CONSIDERAÇÕES ADICIONAIS SOBRE A ESQUIZOFRENIA:
Também a esquizofrenia pode ser vista como uma síndrome, já que engloba várias manifestações ligeiramente diferentes da condição básica. Assim a expressão "transtornos esquizofrênicos" é mais adequada para representar um grupo de condições de diferentes etiologias. Acredita-se que múltiplos caminhos etiológicos possam ser responsáveis pelo fenótipo da síndrome, sendo reconhecido o fator genético como o principal fator de risco para a condição (o risco populacional é de cerca de 1%, que é aproximadamente a sua prevalência, não variando muito geograficamente e mantendo-se relativamente constante ao longo de várias décadas, enquanto o risco da morbidade para um familiar de primeiro grau se encontra aumentado de 5 a 50 vezes; estudos com gêmeos mostram uma concordância de 10 a 19% para os dizigóticos e de 35 a 48% para os monozigóticos). Os fatores ambientais também se fazem presentes. Se acredita que injúrias no período embrionário e também no período perinatal possam estar associadas à etiologia da esquizofrenia. Há uma maior prevalência de esquizofrenia nas classes sociais inferiores, o que pode ser tanto causa como conseqüência da doença.
Os sintomas característicos da esquizofrenia podem ser agrupados em positivos (floridos ou produtivos) e negativos (déficits). Os sintomas positivos são alucinações auditivas (mais freqüentemente, as táteis, visuais e olfativas são mais raras), delírios (persecutórios, de grandeza, de ciúmes, somáticos, místicos, fantásticos), perturbações da forma e do curso do pensamento (como incoerência, tangencialidade, desagregação e falta de lógica), comportamento desorganizado, bizarro, agitação psicomotora e mesmo negligência dos cuidados pessoais. Os sintomas negativos são pobreza do conteúdo do pensamento e da fala, embotamento ou rigidez afetiva, sensação de não conseguir sentir prazer ou emoções, isolacionismo, ausência ou diminuição de iniciativa, de vontade, falta de persistência em atividades laborais ou escolares e déficit de atenção. Esta classificação em sintomas positivos e negativos têm grande utilidade para o acompanhamento e manejo farmacológico dos pacientes.

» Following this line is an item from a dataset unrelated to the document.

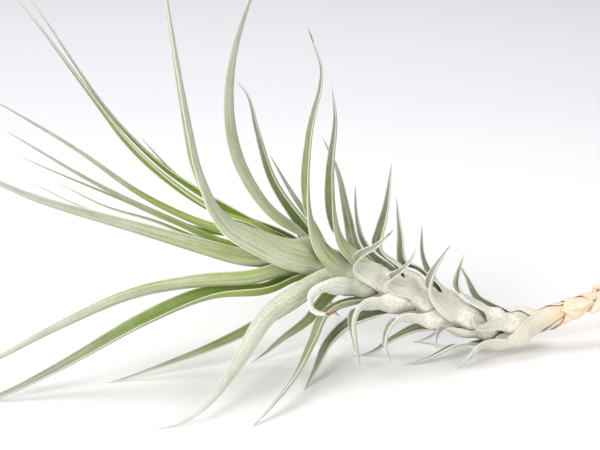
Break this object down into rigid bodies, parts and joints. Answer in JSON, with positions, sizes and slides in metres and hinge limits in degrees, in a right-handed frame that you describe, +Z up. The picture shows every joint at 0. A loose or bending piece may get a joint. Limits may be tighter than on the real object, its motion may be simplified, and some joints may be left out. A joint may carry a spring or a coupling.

A esquizofrenia costuma ser classificada nos tipos paranóide (com idéias delirantes de perseguição e grandeza proeminentes e alucinações correspondentes), catatônica (com agitação e/ou estupor, que podem se alternar, além de negativismo e posturas catatônicas bizarras), desorganizada (antigamente chamada de hebefrênica, com extremo prejuízo no funcionamento social e pessoal, com marcada perda de coerência e associações, podendo apresentar maneirismos particulares), e um quarto tipo, chamado indiferenciado, onde não se observa a predominância de nenhum dos três padrões anteriores.
O início da esquizofrenia tipicamente ocorre entre o final da adolescência e os meadas da terceira década de vida, sendo raro o início antes da adolescência ou na velhice. Nas mulheres pode ser mais comum um início mais tardio, e também há maior propensão a sintomas proeminentes do humor, assim como a um melhor prognóstico. São considerados fatores de bom prognóstico: o início agudo dos sintomas e o curso episódico, o início tardio da doença, a presença de fatores precipitantes, a presença de sintomas afetivos, as formas paranóide ou catatônica e um bom funcionamento social e pessoal prévio ao acometimento. De outro lado os fatores de mau prognóstico são: início precoce e insidioso dos sintomas, ausência de fatores precipitantes ou de sintomatologia de humor, a forma desorganizada e personalidade esquizóide prévia ao acometimento da doença.
TRANSTORNOS PSICÓTICOS MAIS COMUNS POR FAIXA ETÁRIA:
Adolescência (11-18 anos) | transtornos esquizofrênicos e psicoses reativas. |
Vida Adulta (18-30 e 31-64 anos) | transtornos esquizofrênicos e psicoses reativas, na primeira etapa; transtornos afetivos ou do humor, com sintomas psicóticos, na segunda. |
Velhice (65 anos ou mais) | psicoses orgânicas (síndromes cerebrais orgânicas) e transtornos afetivos do humor (depressões). |
BIBLIOGRAFIA
1. OSÓRIO CMS, ABREU PBA, CAMOZZATO A, LOBATO MI. Psicoses. In: Duncan BB, Schmidt MI, Giugliani ERJ. Medicina Ambulatorial: Condutas Clínicas em Atenção Primária, 2a edição, capítulo 93, pág. 563-575. Editora Artes Médicas. Porto Alegre, 1996.
2. KAPLAN HI, SADOCK BJ, GREBB JA. Compêndio de Psiquiatria. Ciências do Comportamento e Psiquiatria Clínica, 7a. edição. Editora Artes Médicas. Porto Alegre, 1997.